Fascinating Interplay About Discovering Content in Web Archives

Web archives have arrived, at least in the pages of high-profile publications such as the Washington Post and the New Yorker.

An especially fascinating exchange took place in mid-February. Gareth Millward, a research fellow in the Centre for History in Public Health at the London School of Hygiene and Tropical Medicine, published “I tried to use the Internet to do historical research. It was nearly impossible” with the Washington Post. In it, he explained the difficulties of navigating extremely large web archives: search queries returned useless results, not sorted in an ideal fashion (or at all), and that instead historians may need to find smaller circumscribed corpuses or explore metadata.

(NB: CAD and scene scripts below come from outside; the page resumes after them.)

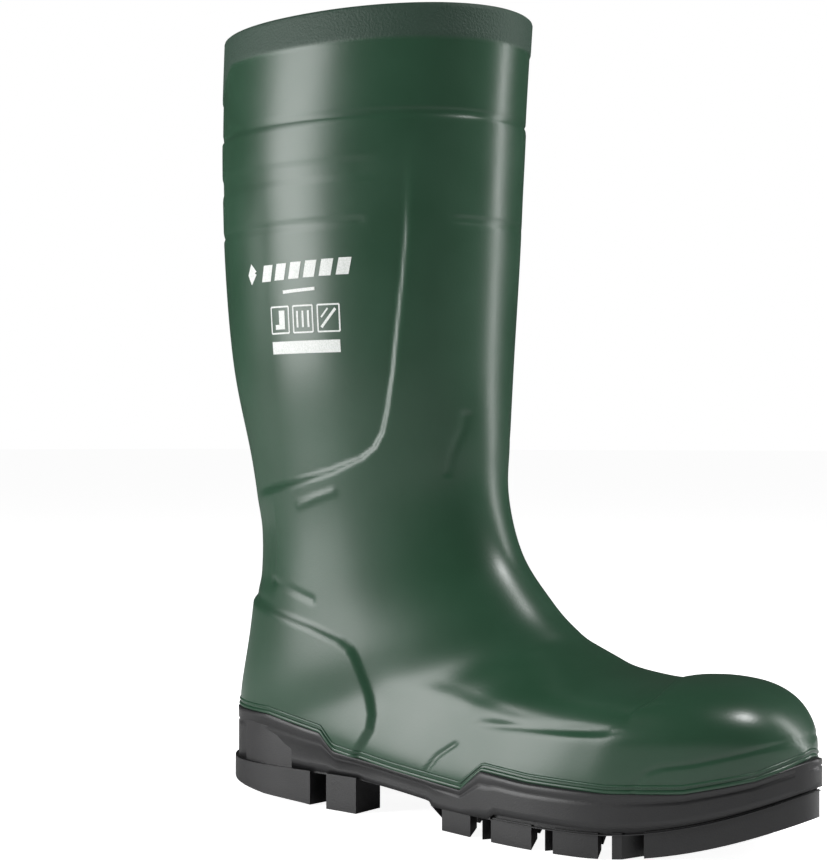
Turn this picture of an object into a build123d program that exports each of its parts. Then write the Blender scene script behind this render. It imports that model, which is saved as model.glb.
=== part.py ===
from build123d import *
from math import atan2, cos, degrees, pi, radians, sin, sqrt
import os

# ---------------------------------------------------------------------------
# Right wellington safety boot.  Millimetres, +Z up, +X towards the toe,
# +Y towards the inner (medial) side of the foot.  The origin is the middle of
# the bottom of the whole boot's box.  All profiles are drawn from the heel
# point, which is on the ground under the back of the heel.
# ---------------------------------------------------------------------------
HEEL_X = -152.25
HEEL_Y = -1.37

# sole, heights above the ground
TOE_SPRING_START = 230.0      # where the ground line starts to rise to the toe
TOE_SPRING_RADIUS = 212.0
LUG_HEIGHT = 10.0             # forefoot tread depth
HEEL_LUG_HEIGHT = 16.0
ARCH_HEIGHT = 12.5            # underside of the waist at its front end
TREAD_START = 146.0           # rear edge of the forefoot tread
HEEL_BREAST = 100.0           # front edge of the heel tread
HEEL_BULGE = 2.5              # the heel's lower half stands this far outside its wall

# tread
LATTICE_X = 286.0             # front vertex of the triangle lattice
LATTICE_Y = -5.0
LATTICE_TURN = 3.0            # degrees from the boot's length
PITCH = 34.5                  # side of one lattice triangle
COLUMN = PITCH * sqrt(3) / 2
CHANNEL = 6.0
SIPE = 1.2
SIPE_REACH = 0.36             # half length of a sipe, in lattice sides
SOLE_HALF_LENGTH = 157.0
SOLE_HALF_WIDTH = 50.0
TREAD_INSET = 0.8             # how far the lugs stand in from the side wall
TREAD_END = 330.0
TREAD_SLANT = 6.5             # lean of the forefoot tread's rear face
GROOVE_DEPTH = 1.7            # groove round the forefoot under the wall
GROOVE_START = 186.0
RIBS = 9                      # across the waist
RIB_START = 105.0
RIB_PITCH = 4.4
RIB_WIDTH = 2.4
RIB_HEIGHT = 1.2
FIT = 0.35                    # room between the upper and the outsole

# walls and layers
UPPER_WALL = 3.0
UPPER_FLOOR = 2.5             # thickness of the upper under the foot
LINING = 1.2
GAP = 0.5                     # room left between neighbouring layers
CAP_STEEL = 1.6
PLATE_STEEL = 0.6
BOARD = 2.0
FOAM = 3.5
CLOTH = 0.6
CAP_REAR = 245.0              # where the cap ends at its lower edge, from the heel
CAP_FLOOR = 22.4
CAP_EDGE = 5.0                # width of the strip behind the steel cap
LAYER_LIFT = 0.8              # the layers' lower corners clear the rounded floor by this
LAYER_ROOM = 1.6              # room beside the flat layers under the foot
PLATE_HEEL = 28.0             # heel and toe ends of the plate and board
PLATE_TOE = 295.0
FOOTBED_HEEL = 18.0
FOOTBED_TOE = 288.0
RIM_HEIGHT = 382.0
LINING_TOP = 378.0

# layer heights above the upper's underside; the corners of each floor rise a little
PLATE_LEVEL = UPPER_FLOOR + 1.4
BOARD_LEVEL = PLATE_LEVEL + PLATE_STEEL + 0.1
LINING_LEVEL = BOARD_LEVEL + BOARD + 0.2
FOAM_LEVEL = LINING_LEVEL + LINING + 1.5
CLOTH_LEVEL = FOAM_LEVEL + FOAM + 0.05

# how deep each layer's surface lies below the upper's outer surface
LINING_WALL = UPPER_WALL + GAP
LINING_TOE_WALL = LINING_WALL + CAP_STEEL + GAP

# first lattice row of each column, and the edges crossed by a sipe
FIRST_ROW = {-3: 0, -2: 1, -1: 0, 0: 0, 1: 0, 2: 0, 3: 0}
SIPES = [
    ((0, 0), (0, 1)), ((1, 1), (1, 2)), ((0, 1), (1, 1)), ((0, 2), (-1, 2)), ((-1, 2), (-2, 2)),
    ((1, 2), (2, 3)), ((-1, 3), (0, 4)), ((1, 3), (0, 4)), ((1, 3), (2, 4)), ((1, 0), (2, 1)),
]

# corners of the heel's blocks: inner side, outer side, rear pad; and the raised tongue
HEEL_BLOCKS = [
    [(100, 22), (100, 60), (90, 60), (79, 22)],
    [(75, 60), (66, 26), (57, 60)],
    [(57.5, 28), (50, 60), (30, 60), (36, 26)],
    [(100, -26), (100, -60), (84, -60), (77, -24)],
    [(72, -24), (69, -60), (61, -60), (60, -22)],
    [(54, -24), (58, -60), (46, -60), (40, -22)],
    [(-10, -60), (32, -60), (32, -22), (38, -14), (25, 0), (38, 14), (36, 22), (26, 60), (-10, 60)],
]
HEEL_SIDE = [(28, -37), (28, -60), (68.5, -60), (69.5, -37)]
HEEL_GROUND = [(-30, 14), (13, 6), (40, 2.6), (66, 1), (78, 0), (HEEL_BREAST + 5, 0)]
HEEL_TONGUE = [(108, -16), (108, 17), (60, 14), (36, 9), (27, 0), (36, -10), (60, -15)]

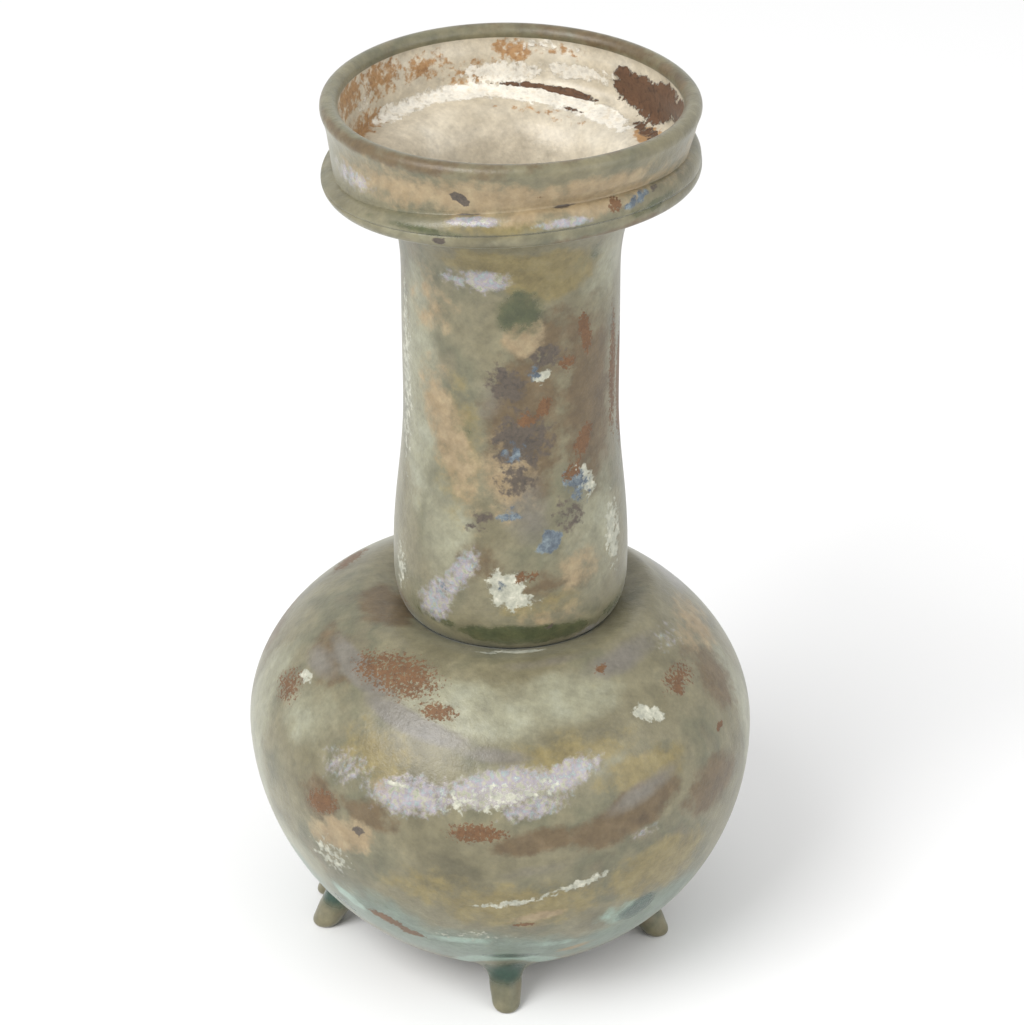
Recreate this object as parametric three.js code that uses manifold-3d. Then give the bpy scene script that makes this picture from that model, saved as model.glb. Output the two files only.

The response by Andy Jackson, Web Archiving Technical Lead at the British Library, on the British Library’s Web Archive blog was equally illuminating. His piece, “Building a ‘Historical Search Engine’ is No Easy Thing,” is a must-read. He pointed out the different use cases that historians have: simply replicating Google (which excels at letting us know what we need to know in an extremely contemporary context) won’t make sense when querying large bodies of web archived material. He walks us through the various steps of the search engine, and concludes by arguing that we need to think of Macroscopes rather than of search engines (sidenote: having just finished copyedits on a co-authored book subtitled The Historian’s Macroscope, I’m inclined to agree with this metaphor!).

These two pieces join a third high-profile piece, “The Cobweb: Can the Internet be Archived?” by Harvard historian Jill Lepore. This was a fascinating exploration of the current state and recent history of web archiving, and is well worth your time.